Los ‘Robocop’. Hace 20 días mataron a un joven cerca de la escuela. Cuenta la maestra Luz Cárdenas que algunos niños lo vieron. «Vienen a contar cuando asaltan la pulpería, cuando (las pandillas) se meten a los hogares a sacar a sus enemigos o a quien no les pagó la extorsión. Están familiarizados con la violencia», afirma.

«Le enseñamos a los niños que la seguridad es importante y que las armas son para defendernos de los enemigos que nos quieren hacer daño, no para autodestruirnos.

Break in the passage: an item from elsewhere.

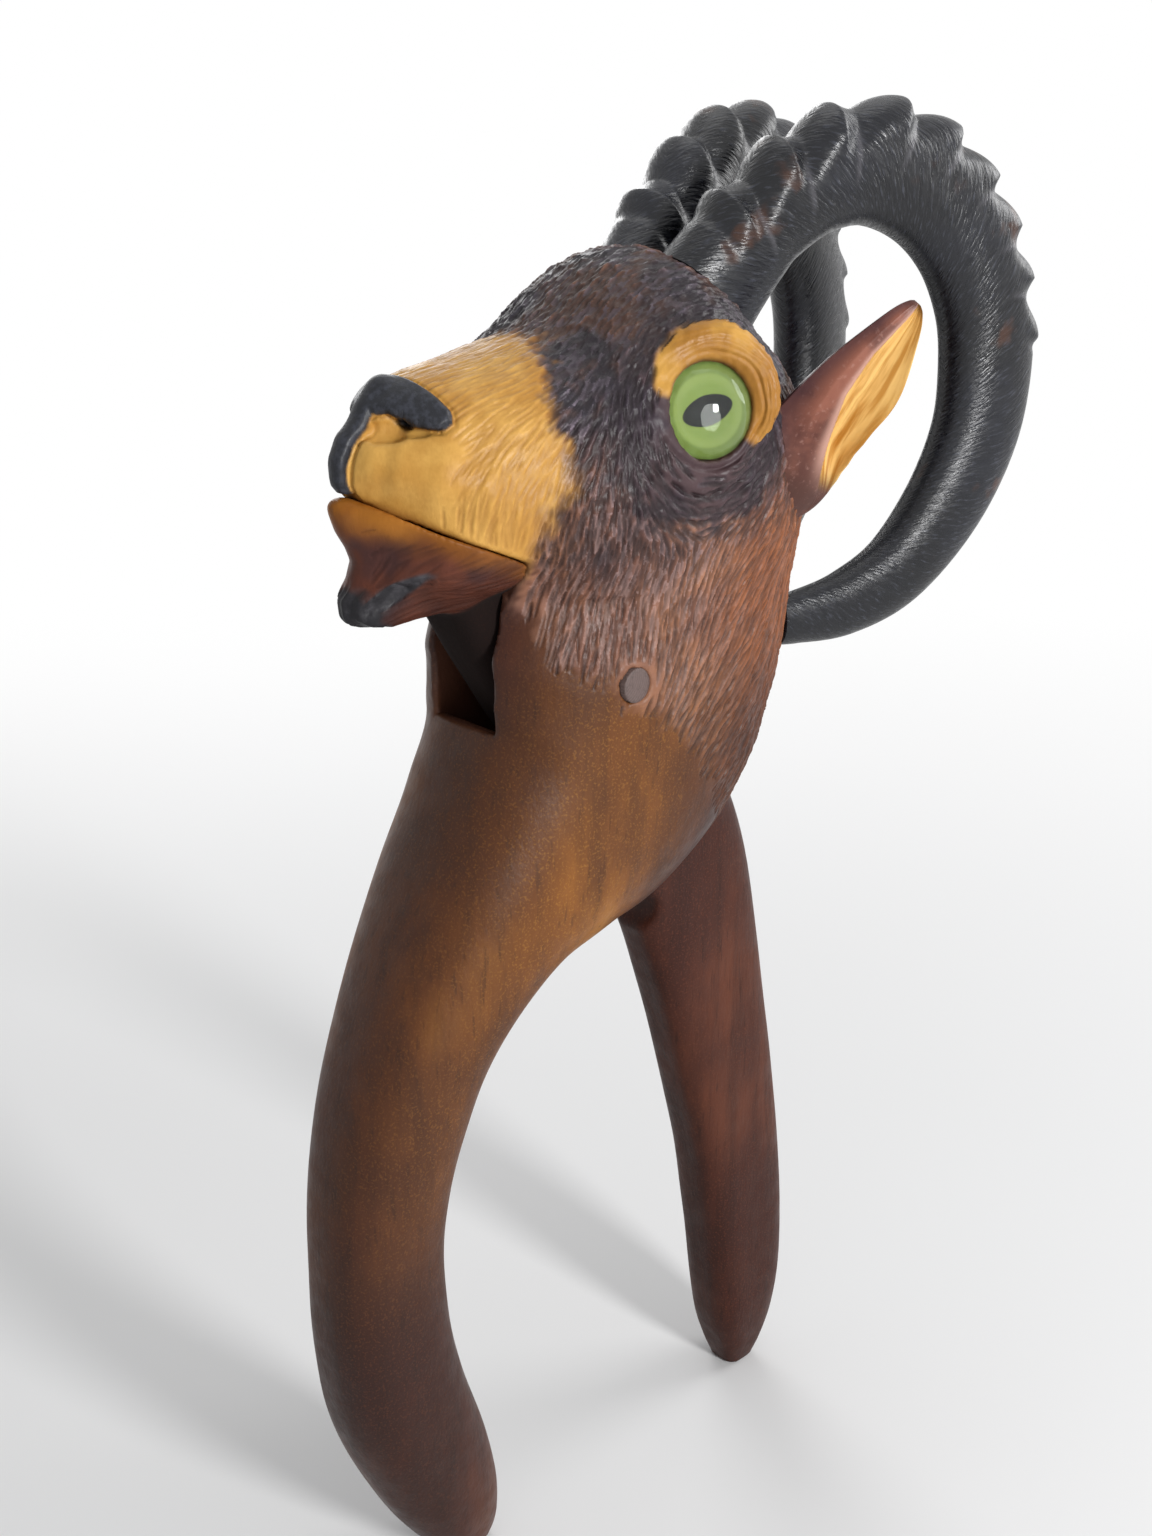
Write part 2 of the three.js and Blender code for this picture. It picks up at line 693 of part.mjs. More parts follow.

¡Primero Dios y después nuestras Fuerzas Militares!», agrega la docente.   Organismos de derechos humanos critican la militarización de la sociedad hondureña y advierten que los militares, que en los años 1980 perpetraron desapariciones forzadas de izquierdistas y tenían escuadrones de la muerte, no están preparados para garantizar la seguridad ciudadana.

Enfundado en su uniforme camuflado, de gorra y gafas oscuras, el corpulento capitán Martínez defiende que fueron formados dos meses con fiscales y en derechos humanos para «apoyar» a la policía civil, desbordada e infiltrada por el crimen organizado. La gente, asegura, los quiere, aunque algunos, les llamen «Robocop».

Samuel, el más locuaz de los alumnos de Luz, explica a AFP sobre los «señores» que entraron al salón de clases: «Son policías militares que vienen a cuidarnos, porque hay un peligro en la escuela, vienen los ladrones y nos secuestran», dice desde sus seis años.

Sus compañeritos colorean una campana navideña impresa en una hoja blanca, sentaditos, mientras soldados con sus fusiles pasan entre los pupitres.